- [THE PROBLEM]: Give back all the data exactly, line by line.
┌──
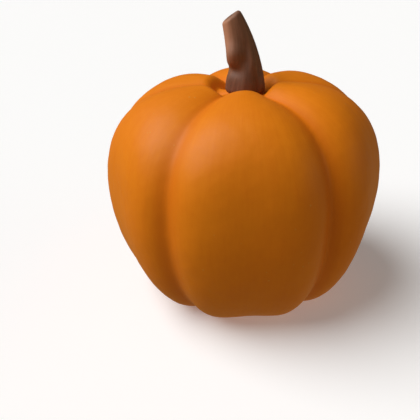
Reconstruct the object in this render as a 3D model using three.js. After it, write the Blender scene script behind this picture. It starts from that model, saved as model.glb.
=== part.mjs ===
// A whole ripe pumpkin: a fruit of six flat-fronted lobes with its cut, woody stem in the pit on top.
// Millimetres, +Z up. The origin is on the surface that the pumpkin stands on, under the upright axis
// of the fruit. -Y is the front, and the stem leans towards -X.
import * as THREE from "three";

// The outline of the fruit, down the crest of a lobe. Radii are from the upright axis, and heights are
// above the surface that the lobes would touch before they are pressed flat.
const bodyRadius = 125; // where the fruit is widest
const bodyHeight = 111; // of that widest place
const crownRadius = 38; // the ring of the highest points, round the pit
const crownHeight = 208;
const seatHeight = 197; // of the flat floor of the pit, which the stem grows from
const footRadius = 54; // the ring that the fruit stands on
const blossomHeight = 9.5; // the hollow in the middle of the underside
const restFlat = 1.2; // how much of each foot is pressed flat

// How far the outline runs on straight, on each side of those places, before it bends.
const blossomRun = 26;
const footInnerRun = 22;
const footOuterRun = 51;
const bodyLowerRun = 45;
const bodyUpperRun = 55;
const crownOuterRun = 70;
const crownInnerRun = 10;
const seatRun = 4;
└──
- [FINISHED ANSWER]:
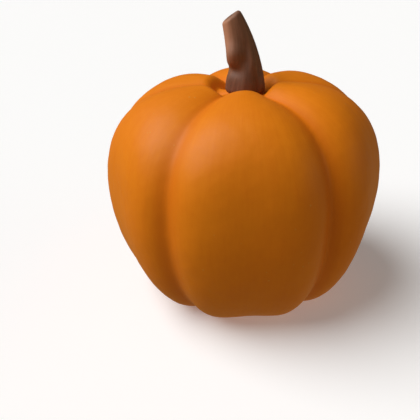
Reconstruct the object in this render as a 3D model using three.js. After it, write the Blender scene script behind this picture. It starts from that model, saved as model.glb.
=== part.mjs ===
// A whole ripe pumpkin: a fruit of six flat-fronted lobes with its cut, woody stem in the pit on top.
// Millimetres, +Z up. The origin is on the surface that the pumpkin stands on, under the upright axis
// of the fruit. -Y is the front, and the stem leans towards -X.
import * as THREE from "three";

// The outline of the fruit, down the crest of a lobe. Radii are from the upright axis, and heights are
// above the surface that the lobes would touch before they are pressed flat.
const bodyRadius = 125; // where the fruit is widest
const bodyHeight = 111; // of that widest place
const crownRadius = 38; // the ring of the highest points, round the pit
const crownHeight = 208;
const seatHeight = 197; // of the flat floor of the pit, which the stem grows from
const footRadius = 54; // the ring that the fruit stands on
const blossomHeight = 9.5; // the hollow in the middle of the underside
const restFlat = 1.2; // how much of each foot is pressed flat

// How far the outline runs on straight, on each side of those places, before it bends.
const blossomRun = 26;
const footInnerRun = 22;
const footOuterRun = 51;
const bodyLowerRun = 45;
const bodyUpperRun = 55;
const crownOuterRun = 70;
const crownInnerRun = 10;
const seatRun = 4;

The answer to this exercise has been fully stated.